Jan. 8, 1990: The city council elects Jim MacKay mayor of Concord. He defeats the incumbent, Liz Hager.
Jan. 9, 1974: Twenty-five people brave a snowstorm to gather at the State House to pray in support of beleaguered President Nixon. “God Loves Nixon,” reads one banner.
Jan. 9, 1944: Miss Grace Blanchard, Concord’s retired librarian of 40 years, dies. In her will, she leaves $40,000 in public bequests, including $25,000 to the library.
Jan 10, 1942: City aldermen approve a $400,000 expansion of Concord Airport. The city appropriation for the project is $30,000.
Jan. 11, 1943: Fred Currier, a well-known vegetable and fruit peddler in Penacook, is killed when his truck slides backward as he is unloading it and crushes him against a wall of snow on Elm Street.

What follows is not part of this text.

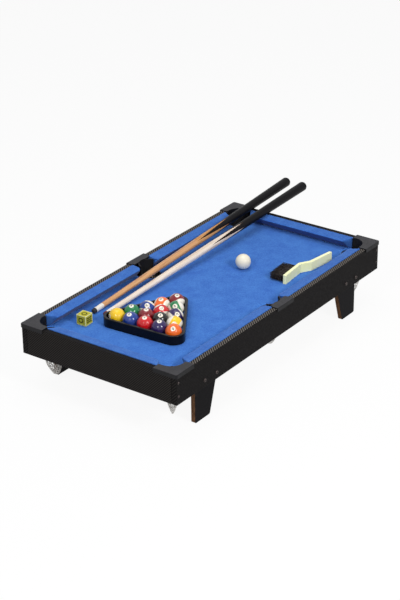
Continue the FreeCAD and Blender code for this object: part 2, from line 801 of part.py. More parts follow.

Jan. 11, 1982: C. David Coeyman is elected to succeed Martin Gross as mayor of Concord. He beats Jim MacKay in a 9-6 vote of the city council. “We have not always agreed and we will not always agree, but I respect the man,” says Charles Vitagliano, on nominating Coeyman.
Jan. 11, 1993: A fire forces nine nuns out of the Carmelite monastery on Pleasant Street in Concord.
Jan. 12, 1981: The low temperature in the state capital is 21 below zero. The next morning in Concord will be just as cold.
Jan. 12, 1989: Concord Sen. Susan McLane proposes a ban on jet skis on every lake in the state. “A jet ski is like a noisy buzz saw going in mindless circles,” she says. “It’s driving people crazy. This is a problem that isn’t going to go away.” No overall ban is imposed. Instead, lakes are considered on a case-by-case basis.
Jan. 12, 1952: The Monitor reports on plans to make Main and State streets one way, with one going north and the other going south. The idea is to relieve traffic congestion. (It’s never approved.)
Jan. 12, 1942: New Hampshire’s labor unions ban strikes and lockouts for the duration of the war.